→ PROBLEM DETAILS: Return only the count of lines in which the word "materials" appears.

→ STORED DATA:
--- BEGIN ---

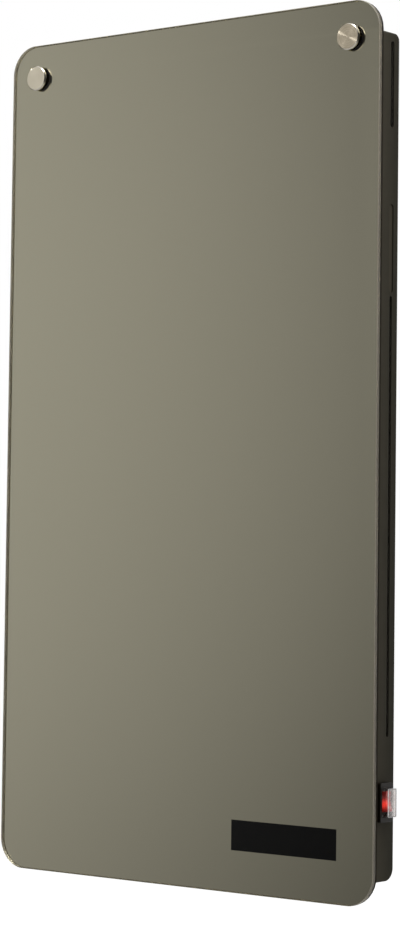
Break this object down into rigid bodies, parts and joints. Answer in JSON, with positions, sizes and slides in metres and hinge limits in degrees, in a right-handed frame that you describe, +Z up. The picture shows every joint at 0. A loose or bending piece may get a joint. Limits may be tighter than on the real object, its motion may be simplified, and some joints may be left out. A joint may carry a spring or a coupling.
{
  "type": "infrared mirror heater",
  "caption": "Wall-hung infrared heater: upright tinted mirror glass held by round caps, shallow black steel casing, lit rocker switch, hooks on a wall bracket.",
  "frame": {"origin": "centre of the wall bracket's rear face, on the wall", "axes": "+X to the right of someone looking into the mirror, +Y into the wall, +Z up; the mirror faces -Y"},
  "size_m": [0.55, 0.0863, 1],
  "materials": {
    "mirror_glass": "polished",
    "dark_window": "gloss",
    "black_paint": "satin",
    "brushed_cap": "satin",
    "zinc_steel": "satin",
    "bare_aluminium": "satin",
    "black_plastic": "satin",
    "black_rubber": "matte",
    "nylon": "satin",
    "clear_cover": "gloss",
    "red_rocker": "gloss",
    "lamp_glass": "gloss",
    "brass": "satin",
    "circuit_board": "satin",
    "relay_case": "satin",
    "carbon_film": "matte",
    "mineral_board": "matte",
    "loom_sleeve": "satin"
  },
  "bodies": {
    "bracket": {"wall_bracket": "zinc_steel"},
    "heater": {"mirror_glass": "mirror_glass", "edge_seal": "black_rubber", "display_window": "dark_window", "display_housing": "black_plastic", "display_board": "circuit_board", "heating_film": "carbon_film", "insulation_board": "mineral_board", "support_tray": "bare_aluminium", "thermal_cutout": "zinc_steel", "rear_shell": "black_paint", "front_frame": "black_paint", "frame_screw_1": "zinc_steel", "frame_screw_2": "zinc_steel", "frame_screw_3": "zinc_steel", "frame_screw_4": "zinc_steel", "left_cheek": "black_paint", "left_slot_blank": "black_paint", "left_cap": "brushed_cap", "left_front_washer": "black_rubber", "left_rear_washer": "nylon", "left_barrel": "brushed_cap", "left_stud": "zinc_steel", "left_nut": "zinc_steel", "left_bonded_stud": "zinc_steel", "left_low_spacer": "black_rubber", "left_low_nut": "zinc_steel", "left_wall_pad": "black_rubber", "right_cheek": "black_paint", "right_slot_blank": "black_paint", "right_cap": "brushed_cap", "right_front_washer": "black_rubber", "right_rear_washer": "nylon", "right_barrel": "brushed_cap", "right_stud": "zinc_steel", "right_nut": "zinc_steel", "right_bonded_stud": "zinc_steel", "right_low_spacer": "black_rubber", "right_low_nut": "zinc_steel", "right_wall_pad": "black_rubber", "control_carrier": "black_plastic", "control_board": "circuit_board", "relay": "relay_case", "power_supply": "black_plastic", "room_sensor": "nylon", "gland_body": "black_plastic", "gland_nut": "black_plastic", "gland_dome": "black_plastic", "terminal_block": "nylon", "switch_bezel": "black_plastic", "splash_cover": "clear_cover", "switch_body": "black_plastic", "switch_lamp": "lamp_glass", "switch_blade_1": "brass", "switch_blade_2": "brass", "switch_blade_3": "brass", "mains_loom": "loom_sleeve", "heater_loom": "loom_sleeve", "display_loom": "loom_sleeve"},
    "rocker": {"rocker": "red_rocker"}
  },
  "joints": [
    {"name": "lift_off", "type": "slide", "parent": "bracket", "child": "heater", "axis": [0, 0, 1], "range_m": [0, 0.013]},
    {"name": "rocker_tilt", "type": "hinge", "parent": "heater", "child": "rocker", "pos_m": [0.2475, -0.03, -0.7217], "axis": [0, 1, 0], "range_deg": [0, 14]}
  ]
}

--- END ---
--- BEGIN ---

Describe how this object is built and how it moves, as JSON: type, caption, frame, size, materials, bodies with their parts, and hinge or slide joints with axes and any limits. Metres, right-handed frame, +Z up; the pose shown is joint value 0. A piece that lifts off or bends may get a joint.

--- END ---

→ ANSWER BELOW: 2